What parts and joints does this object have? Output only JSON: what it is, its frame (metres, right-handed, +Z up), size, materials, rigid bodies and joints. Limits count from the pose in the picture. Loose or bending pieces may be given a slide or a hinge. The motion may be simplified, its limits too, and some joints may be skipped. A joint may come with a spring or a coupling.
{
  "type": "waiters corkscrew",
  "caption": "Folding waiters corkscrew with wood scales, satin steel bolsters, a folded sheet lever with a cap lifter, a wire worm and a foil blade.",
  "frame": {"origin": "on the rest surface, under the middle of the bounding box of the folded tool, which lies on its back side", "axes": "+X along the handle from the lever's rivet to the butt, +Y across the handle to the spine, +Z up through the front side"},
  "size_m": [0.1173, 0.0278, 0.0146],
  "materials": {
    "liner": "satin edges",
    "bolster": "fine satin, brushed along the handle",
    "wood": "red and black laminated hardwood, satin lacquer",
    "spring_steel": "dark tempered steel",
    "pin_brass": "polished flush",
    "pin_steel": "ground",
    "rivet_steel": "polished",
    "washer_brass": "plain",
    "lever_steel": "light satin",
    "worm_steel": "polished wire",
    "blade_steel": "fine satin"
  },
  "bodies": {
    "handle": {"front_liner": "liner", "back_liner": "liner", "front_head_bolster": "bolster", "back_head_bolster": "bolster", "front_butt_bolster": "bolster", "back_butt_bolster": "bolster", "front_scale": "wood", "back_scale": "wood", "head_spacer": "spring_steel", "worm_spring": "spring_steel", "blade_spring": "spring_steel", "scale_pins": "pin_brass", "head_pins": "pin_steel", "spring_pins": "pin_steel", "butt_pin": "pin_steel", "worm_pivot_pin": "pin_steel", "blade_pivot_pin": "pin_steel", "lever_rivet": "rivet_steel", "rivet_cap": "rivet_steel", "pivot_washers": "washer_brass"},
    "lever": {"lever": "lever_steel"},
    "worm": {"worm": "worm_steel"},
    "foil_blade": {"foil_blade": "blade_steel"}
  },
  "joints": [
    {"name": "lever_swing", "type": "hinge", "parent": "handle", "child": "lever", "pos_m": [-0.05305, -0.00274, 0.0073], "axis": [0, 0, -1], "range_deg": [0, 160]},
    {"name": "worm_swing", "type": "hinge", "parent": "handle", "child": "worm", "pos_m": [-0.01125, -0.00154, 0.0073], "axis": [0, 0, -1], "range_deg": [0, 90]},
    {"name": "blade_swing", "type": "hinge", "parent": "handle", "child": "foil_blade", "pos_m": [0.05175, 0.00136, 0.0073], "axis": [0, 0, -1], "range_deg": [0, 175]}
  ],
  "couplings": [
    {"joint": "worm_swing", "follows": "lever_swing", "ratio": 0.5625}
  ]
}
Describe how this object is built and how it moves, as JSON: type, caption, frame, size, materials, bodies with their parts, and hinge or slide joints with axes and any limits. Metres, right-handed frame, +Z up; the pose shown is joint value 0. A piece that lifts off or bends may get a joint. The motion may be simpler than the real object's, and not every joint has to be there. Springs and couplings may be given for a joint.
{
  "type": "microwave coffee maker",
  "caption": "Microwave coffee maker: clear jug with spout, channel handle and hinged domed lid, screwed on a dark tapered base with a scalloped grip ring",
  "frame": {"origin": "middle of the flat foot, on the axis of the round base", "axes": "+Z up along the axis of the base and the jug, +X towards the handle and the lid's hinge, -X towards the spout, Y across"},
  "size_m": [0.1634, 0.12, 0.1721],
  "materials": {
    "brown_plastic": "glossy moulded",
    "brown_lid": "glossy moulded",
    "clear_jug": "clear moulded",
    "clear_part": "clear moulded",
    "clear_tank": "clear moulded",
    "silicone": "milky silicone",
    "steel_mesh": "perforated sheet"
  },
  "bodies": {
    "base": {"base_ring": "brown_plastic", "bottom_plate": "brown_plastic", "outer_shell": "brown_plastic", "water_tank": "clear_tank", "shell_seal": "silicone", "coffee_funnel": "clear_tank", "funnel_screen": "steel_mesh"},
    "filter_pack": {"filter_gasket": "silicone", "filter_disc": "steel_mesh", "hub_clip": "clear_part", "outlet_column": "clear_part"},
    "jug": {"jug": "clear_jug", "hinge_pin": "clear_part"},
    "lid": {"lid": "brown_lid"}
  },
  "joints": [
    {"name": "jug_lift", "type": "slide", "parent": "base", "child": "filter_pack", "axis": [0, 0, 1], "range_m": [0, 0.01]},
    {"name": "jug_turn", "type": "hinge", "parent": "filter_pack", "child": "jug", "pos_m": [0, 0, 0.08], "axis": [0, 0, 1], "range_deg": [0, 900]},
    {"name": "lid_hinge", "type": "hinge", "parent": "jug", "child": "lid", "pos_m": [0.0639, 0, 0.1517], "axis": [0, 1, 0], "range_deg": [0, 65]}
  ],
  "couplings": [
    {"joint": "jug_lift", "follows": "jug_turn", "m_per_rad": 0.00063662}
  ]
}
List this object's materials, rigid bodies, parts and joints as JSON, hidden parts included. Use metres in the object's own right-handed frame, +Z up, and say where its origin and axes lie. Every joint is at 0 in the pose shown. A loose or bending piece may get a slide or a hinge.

• **What you need to do**
Retype the data exactly as given.

• **Answer to the problem**
What parts and joints does this object have? Output only JSON: what it is, its frame (metres, right-handed, +Z up), size, materials, rigid bodies and joints. Limits count from the pose in the picture. Loose or bending pieces may be given a slide or a hinge. The motion may be simplified, its limits too, and some joints may be skipped. A joint may come with a spring or a coupling.
{
  "type": "waiters corkscrew",
  "caption": "Folding waiters corkscrew with wood scales, satin steel bolsters, a folded sheet lever with a cap lifter, a wire worm and a foil blade.",
  "frame": {"origin": "on the rest surface, under the middle of the bounding box of the folded tool, which lies on its back side", "axes": "+X along the handle from the lever's rivet to the butt, +Y across the handle to the spine, +Z up through the front side"},
  "size_m": [0.1173, 0.0278, 0.0146],
  "materials": {
    "liner": "satin edges",
    "bolster": "fine satin, brushed along the handle",
    "wood": "red and black laminated hardwood, satin lacquer",
    "spring_steel": "dark tempered steel",
    "pin_brass": "polished flush",
    "pin_steel": "ground",
    "rivet_steel": "polished",
    "washer_brass": "plain",
    "lever_steel": "light satin",
    "worm_steel": "polished wire",
    "blade_steel": "fine satin"
  },
  "bodies": {
    "handle": {"front_liner": "liner", "back_liner": "liner", "front_head_bolster": "bolster", "back_head_bolster": "bolster", "front_butt_bolster": "bolster", "back_butt_bolster": "bolster", "front_scale": "wood", "back_scale": "wood", "head_spacer": "spring_steel", "worm_spring": "spring_steel", "blade_spring": "spring_steel", "scale_pins": "pin_brass", "head_pins": "pin_steel", "spring_pins": "pin_steel", "butt_pin": "pin_steel", "worm_pivot_pin": "pin_steel", "blade_pivot_pin": "pin_steel", "lever_rivet": "rivet_steel", "rivet_cap": "rivet_steel", "pivot_washers": "washer_brass"},
    "lever": {"lever": "lever_steel"},
    "worm": {"worm": "worm_steel"},
    "foil_blade": {"foil_blade": "blade_steel"}
  },
  "joints": [
    {"name": "lever_swing", "type": "hinge", "parent": "handle", "child": "lever", "pos_m": [-0.05305, -0.00274, 0.0073], "axis": [0, 0, -1], "range_deg": [0, 160]},
    {"name": "worm_swing", "type": "hinge", "parent": "handle", "child": "worm", "pos_m": [-0.01125, -0.00154, 0.0073], "axis": [0, 0, -1], "range_deg": [0, 90]},
    {"name": "blade_swing", "type": "hinge", "parent": "handle", "child": "foil_blade", "pos_m": [0.05175, 0.00136, 0.0073], "axis": [0, 0, -1], "range_deg": [0, 175]}
  ],
  "couplings": [
    {"joint": "worm_swing", "follows": "lever_swing", "ratio": 0.5625}
  ]
}
Describe how this object is built and how it moves, as JSON: type, caption, frame, size, materials, bodies with their parts, and hinge or slide joints with axes and any limits. Metres, right-handed frame, +Z up; the pose shown is joint value 0. A piece that lifts off or bends may get a joint. The motion may be simpler than the real object's, and not every joint has to be there. Springs and couplings may be given for a joint.
{
  "type": "microwave coffee maker",
  "caption": "Microwave coffee maker: clear jug with spout, channel handle and hinged domed lid, screwed on a dark tapered base with a scalloped grip ring",
  "frame": {"origin": "middle of the flat foot, on the axis of the round base", "axes": "+Z up along the axis of the base and the jug, +X towards the handle and the lid's hinge, -X towards the spout, Y across"},
  "size_m": [0.1634, 0.12, 0.1721],
  "materials": {
    "brown_plastic": "glossy moulded",
    "brown_lid": "glossy moulded",
    "clear_jug": "clear moulded",
    "clear_part": "clear moulded",
    "clear_tank": "clear moulded",
    "silicone": "milky silicone",
    "steel_mesh": "perforated sheet"
  },
  "bodies": {
    "base": {"base_ring": "brown_plastic", "bottom_plate": "brown_plastic", "outer_shell": "brown_plastic", "water_tank": "clear_tank", "shell_seal": "silicone", "coffee_funnel": "clear_tank", "funnel_screen": "steel_mesh"},
    "filter_pack": {"filter_gasket": "silicone", "filter_disc": "steel_mesh", "hub_clip": "clear_part", "outlet_column": "clear_part"},
    "jug": {"jug": "clear_jug", "hinge_pin": "clear_part"},
    "lid": {"lid": "brown_lid"}
  },
  "joints": [
    {"name": "jug_lift", "type": "slide", "parent": "base", "child": "filter_pack", "axis": [0, 0, 1], "range_m": [0, 0.01]},
    {"name": "jug_turn", "type": "hinge", "parent": "filter_pack", "child": "jug", "pos_m": [0, 0, 0.08], "axis": [0, 0, 1], "range_deg": [0, 900]},
    {"name": "lid_hinge", "type": "hinge", "parent": "jug", "child": "lid", "pos_m": [0.0639, 0, 0.1517], "axis": [0, 1, 0], "range_deg": [0, 65]}
  ],
  "couplings": [
    {"joint": "jug_lift", "follows": "jug_turn", "m_per_rad": 0.00063662}
  ]
}
List this object's materials, rigid bodies, parts and joints as JSON, hidden parts included. Use metres in the object's own right-handed frame, +Z up, and say where its origin and axes lie. Every joint is at 0 in the pose shown. A loose or bending piece may get a slide or a hinge.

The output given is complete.